**Written request**. Copy out all the lines in the records that include the word "parts".

**Information given**.
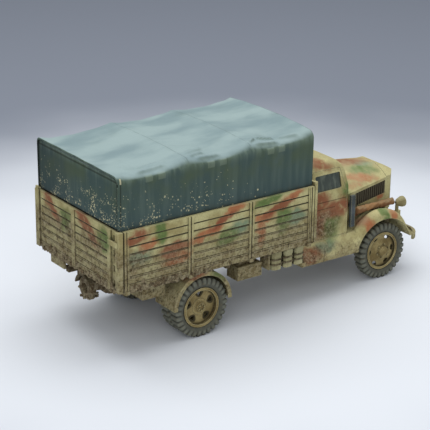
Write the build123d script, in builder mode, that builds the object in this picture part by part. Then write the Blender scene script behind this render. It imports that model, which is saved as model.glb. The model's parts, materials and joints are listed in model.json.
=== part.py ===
"""Scale model of a bonneted military cargo truck with a canvas tilt, 1:56, free-rolling wheels.

Frame: +X forward, +Y to the truck's left, +Z up, ground at Z = 0, origin under the middle
of the overall length. All sizes are millimetres on the model.
"""

import math
import os

from build123d import *

os.makedirs("parts", exist_ok=True)

# Overall layout
wheelbase = 64.3
front_overhang = 13.7
rear_overhang = 26.96
overall_length = rear_overhang + wheelbase + front_overhang
rear_axle_x = rear_overhang - overall_length / 2
front_axle_x = rear_axle_x + wheelbase

# Clearances
seat_gap = 0.03
panel_gap = 0.08
running_gap = 0.06
end_float = 0.15
cut_over = 1.0

# Wheels and tyres
tyre_radius = 8.1
tyre_width = 3.4
bead_radius = 5.45
bead_bevel = 0.9
lug_height = 0.5
lug_count = 30
lug_length = 0.78
shoulder_radius = 7.0
rim_wall = 0.45
rim_lip = 0.25
rim_inset = 0.35
disc_wall = 0.5
twin_gap = 0.7
rear_wheel_face_y = 18.5
front_wheel_face_y = 15.2
hub_radius = 2.0
spindle_radius = 1.15
hub_bore_radius = spindle_radius + running_gap
hub_wall = 0.5
axle_z = tyre_radius

# Chassis
rail_offset_y = 7.0
rail_width = 1.4
rail_bottom_z = 12.4
rail_top_z = 15.2
rail_end_rise = 1.1
rail_rear_x = rear_axle_x - 21.5
rail_front_x = front_axle_x + 11.3
cross_height = 1.8
cross_width = 1.6
rail_inner_y = rail_offset_y - rail_width / 2

# Cab
cab_rear_x = front_axle_x - 27.7
cab_half_width = 15.2
cab_roof_half_width = cab_half_width - 1.2
cab_bottom_z = 16.4
cab_roof_z = 38.8
cab_belt_z = 29.0
cab_wall = 0.9
cab_corner_radius = 1.5
windscreen_base_x = front_axle_x - 12.9
windscreen_base_z = 27.4
windscreen_top_x = windscreen_base_x - 1.5
windscreen_top_z = cab_roof_z - 4.4
windscreen_low_z = 32.2
windscreen_height = 3.8
roof_front_x = windscreen_top_x - 4.9
door_rear_x = cab_rear_x + 2.2
door_front_x = windscreen_base_x - 1.4
door_bottom_z = cab_bottom_z + 0.3
window_bottom_z = cab_roof_z - 8.6
window_top_z = cab_roof_z - 4.2
glass_wall = 0.4

# Load bed
bed_cab_gap = 0.95
bed_rear_x = rear_axle_x - 26.2
headboard_front_x = cab_rear_x - bed_cab_gap
headboard_thickness = 0.7
headboard_rise = 1.0
bed_front_x = headboard_front_x - headboard_thickness
bed_half_width = 20.1
bed_bottom_z = 18.9
bed_top_z = 34.8
bed_height = bed_top_z - bed_bottom_z
bed_mid_z = (bed_bottom_z + bed_top_z) / 2
board_thickness = 0.9
inner_half_width = bed_half_width - board_thickness
floor_thickness = 1.2
plank_count = 8
plank_pitch = bed_height / plank_count
plank_groove = 0.22
groove_depth = 0.25
corner_post_length = 1.25
board_gap = 0.3
side_rear_x = bed_rear_x + corner_post_length + board_gap
side_front_x = bed_front_x - board_gap
strip_proud = 0.28
bearer_height = 2.0
bearer_width = 1.3
sill_height = bed_bottom_z - bearer_height - rail_top_z

# Canvas tilt over the bed
tilt_gap = 0.1
tilt_half_width = inner_half_width - tilt_gap
tilt_setback = 0.4
tilt_rear_x = bed_rear_x + tilt_setback
tilt_front_x = bed_front_x - board_gap
tilt_foot_z = bed_bottom_z + floor_thickness
tilt_eaves_z = 46.9
tilt_shoulder_z = 48.9
tilt_crown_z = 50.0
tilt_shoulder = 2.4
tilt_wall = 0.8

# Hood and nose
cowl_x = windscreen_base_x + 0.4
hood_front_x = front_axle_x + 6.3
nose_x = front_axle_x + 11.9
hood_rear_half_width = cab_half_width - 1.9
hood_front_half_width = 8.2
hood_shoulder_z = 26.9
hood_rear_crown_z = 31.9
hood_front_crown_z = 29.8
hood_bottom_z = 19.3
hood_wall = 0.8
hood_lip = 0.6

# Fenders, running boards and mudguards
fender_outer_y = 16.9
fender_inner_y = 12.9
fender_round = 1.9
valance_inner_y = 9.0
valance_drop = 1.7
fender_radius = 10.5
fender_crown_z = 20.9
fender_centre_x = front_axle_x - 1.8
fender_centre_z = fender_crown_z - fender_radius
fender_bottom_z = 11.45
arch_radius = 10.05
arch_centre_x = front_axle_x - 1.1
arch_centre_z = axle_z + 0.3
board_rear_x = cab_rear_x - 3.0
board_bottom_z = 10.9
board_top_z = 12.2
board_outer_y = 17.2
mudguard_radius = 9.0
mudguard_wall = 0.5
mudguard_lift = 1.1
mudguard_outer_y = 19.0
mudguard_inner_y = 10.2


def keep(piece, label):
    """Label a finished piece and write it to its own file."""
    piece.part.label = label
    export_step(piece.part, f"parts/{label}.step")


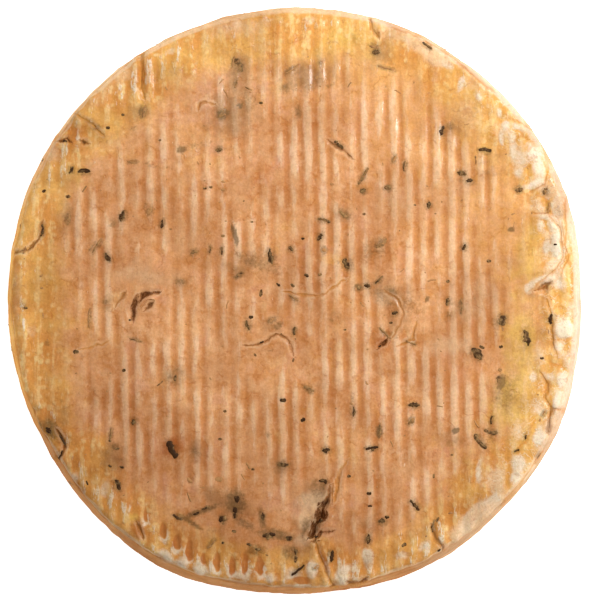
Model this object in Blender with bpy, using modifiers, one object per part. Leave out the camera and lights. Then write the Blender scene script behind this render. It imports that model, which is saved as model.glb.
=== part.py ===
"""Hay flower soft cheese: one low ripe wheel with a washed rind.

The wheel is a turned drum that has sagged a little out of round. Two draining
mats have printed their ridges in its faces. Splits and tears open the rind,
pads of mould stand on the rim, and chopped hay stands out of the top.
"""

import math
import random

import bmesh
import bpy
from mathutils import Matrix, Vector

MM = 0.001

# Driving dimensions of the wheel.
WHEEL_DIAMETER = 125.0 * MM
WHEEL_HEIGHT = 30.0 * MM
MAT_PITCH = 3.0 * MM
RIDGE_DEPTH = 0.55 * MM

# The turned section, worked out from the driving dimensions.
BELLY_RADIUS = WHEEL_DIAMETER / 2
BELLY_HEIGHT = 0.45 * WHEEL_HEIGHT
RIM_RADIUS = BELLY_RADIUS - 2.0 * MM
FOOT_RADIUS = BELLY_RADIUS - 1.6 * MM
SHOULDER = 2.2 * MM
FACE_SPARE = 0.5 * MM
TURNS = 88
SHOULDER_STEPS = 4
BELLY_STEPS = 5

# How far the wheel is out of round: waves round it, share of the radius, and
# the angle of one crest in degrees.
SAGS = ((2, 0.0117, 89.0), (4, 0.0048, -38.5), (5, 0.0028, 26.0), (7, 0.0022, -20.0))

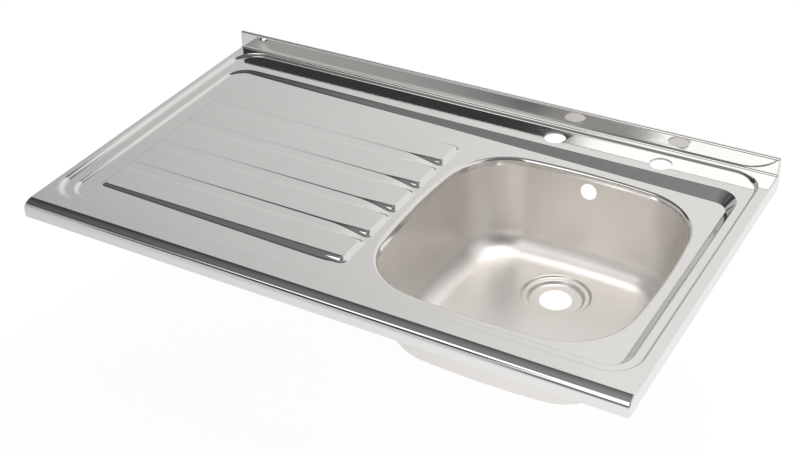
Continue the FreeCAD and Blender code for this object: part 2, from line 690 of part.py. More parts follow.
def make_box(name, corner, length, width, height):
    """Plain block; its three sides are expressions on the sheet."""
    box = doc.addObject("Part::Box", name)
    box.setExpression("Length", length)
    box.setExpression("Width", width)
    box.setExpression("Height", height)
    box.Placement.Base = corner
    return box


BATTEN_FRONT = FRONT + GAUGE + size("batten_front_gap")
BATTEN_BACK = TAP_Y + size("tap_hole") / 2 + size("tap_plate_rim") + size("batten_back_gap")
BATTEN_SIDE = RIGHT - GAUGE - size("batten_side_gap")


def make_long_batten(name, front, length, width, height):
    """Batten along the front or the back, from the left flange."""
    return make_box(name, Vector(-BATTEN_SIDE, front, 0), length, width, height)


def make_side_batten(name, side, screws):
    """Batten along the left (-1) or right (1) edge, bored for its screws."""
    front = BATTEN_FRONT + size("batten_front_width") + size("bond_gap")
    left = BATTEN_SIDE - size("batten_side_width") if side > 0 else -BATTEN_SIDE
    blank = make_box(name + "_blank", Vector(left, front, 0), "sizes.batten_side_width",
                     "sizes.top_depth - sizes.upstand_thick - sizes.tap_back + sizes.tap_hole / 2"
                     " + sizes.tap_plate_rim + sizes.batten_back_gap - sizes.top_gauge"
                     " - sizes.batten_front_gap - sizes.batten_front_width - 2 * sizes.bond_gap",
                     "sizes.rim_height - sizes.ledge_drop - sizes.top_gauge - sizes.bond_gap")
    pilots = doc.addObject("Part::MultiFuse", name + "_pilots")
    pilots.Shapes = [make_pilot(f"{name}_pilot_{number}", place) for number, place in enumerate(screws)]
    batten = doc.addObject("Part::Cut", name)
    batten.Base = blank
    batten.Tool = pilots
    return batten


def make_pilot(name, place):
    pilot = doc.addObject("Part::Cylinder", name)
    pilot.setExpression("Radius", "(sizes.screw_shank + sizes.screw_fit) / 2")
    pilot.setExpression("Height", "sizes.screw_length + sizes.screw_tip")
    pilot.Placement = place
    return pilot


def make_fixing_plate(name, side, y):
    """Cranked plate: its upper leg lies on a batten, its lower leg on the cabinet's side panel."""
    to_batten = {"cabinet_side": 1, "top_gauge": -1, "batten_side_gap": -1, "batten_side_width": -1}
    body, section = new_body(name, "XZ_Plane")
    draw_runs(section, to_batten, {"plate_rise": 1}, (
        ("DistanceY", {"plate_rise": -1, "plate_crank_drop": -1}),
        ("DistanceX", {alias: -factor for alias, factor in to_batten.items()}),
        ("DistanceY", {"plate_crank_drop": 1, "plate_drop": -1}),
        ("DistanceX", {"plate_gauge": -1}),
        ("DistanceY", {"plate_drop": 1, "plate_crank_drop": -1, "plate_gauge": -1}),
        ("DistanceX", to_batten)))
    pad_sketch(body, section, "sizes.plate_width", "Symmetric")
    holes = new_sketch(body, "YZ_Plane")
    draw_hole(holes, {}, {"screw_rise": 1}, "plate_hole")
    draw_hole(holes, {}, {"plate_hole_drop": -1}, "plate_hole")
    pocket = body.newObject("PartDesign::Pocket", name + "_holes")
    pocket.Profile = holes
    pocket.SideType = "Symmetric"
    pocket.Type = "ThroughAll"
    holes.Visibility = False
    turn = Rotation(Vector(0, 0, 1), 0 if side > 0 else 180)
    body.Placement = Placement(Vector(side * (RIGHT - size("cabinet_side")), y, 0), turn)
    return body


def screw_place(side, y):
    """Where a batten screw's head meets its plate, with its axis into the batten."""
    x = BATTEN_SIDE - size("batten_side_width") - size("plate_gauge")
    return Placement(Vector(side * x, y, size("screw_rise")), Rotation(Vector(0, 0, 1), Vector(side, 0, 0)))


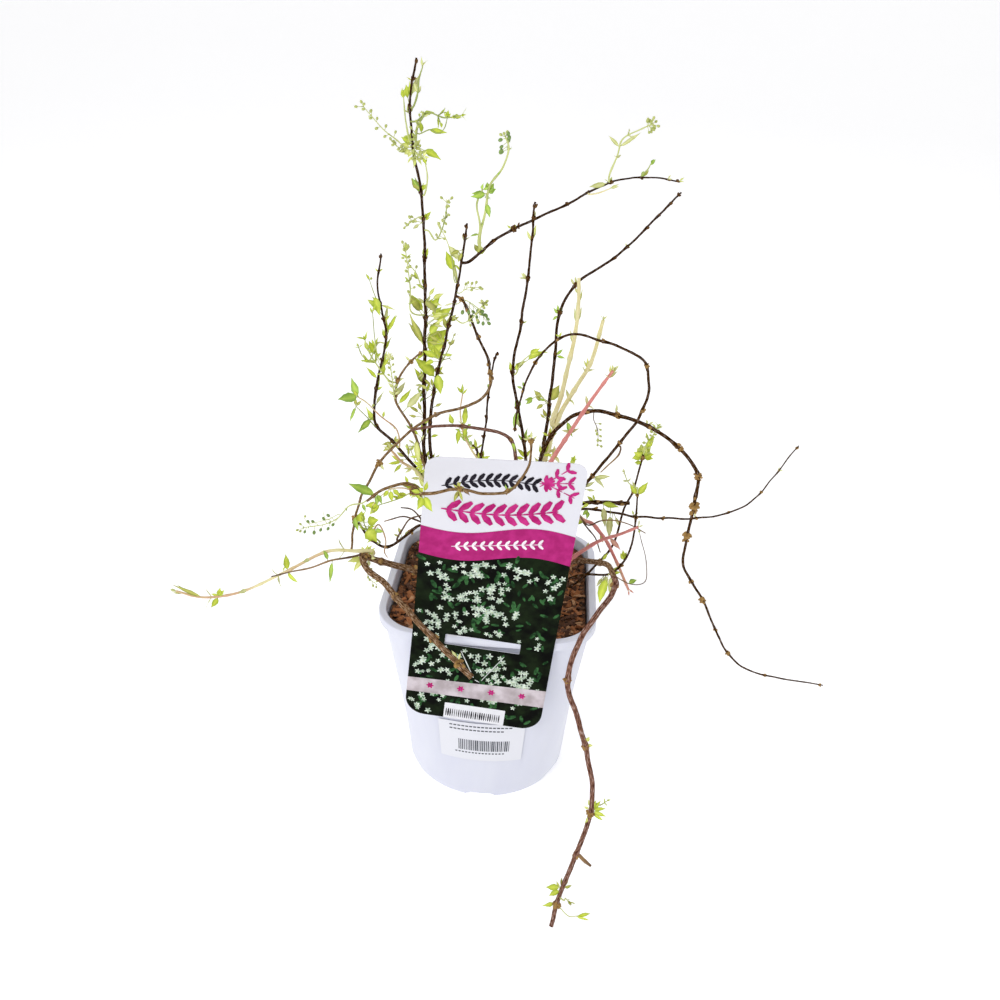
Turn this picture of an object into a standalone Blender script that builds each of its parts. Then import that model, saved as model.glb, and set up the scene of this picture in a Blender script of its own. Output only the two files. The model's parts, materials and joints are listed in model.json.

**Task solution**.
Write the build123d script, in builder mode, that builds the object in this picture part by part. Then write the Blender scene script behind this render. It imports that model, which is saved as model.glb. The model's parts, materials and joints are listed in model.json.
os.makedirs("parts", exist_ok=True)
    export_step(piece.part, f"parts/{label}.step")
Continue the FreeCAD and Blender code for this object: part 2, from line 690 of part.py. More parts follow.
Turn this picture of an object into a standalone Blender script that builds each of its parts. Then import that model, saved as model.glb, and set up the scene of this picture in a Blender script of its own. Output only the two files. The model's parts, materials and joints are listed in model.json.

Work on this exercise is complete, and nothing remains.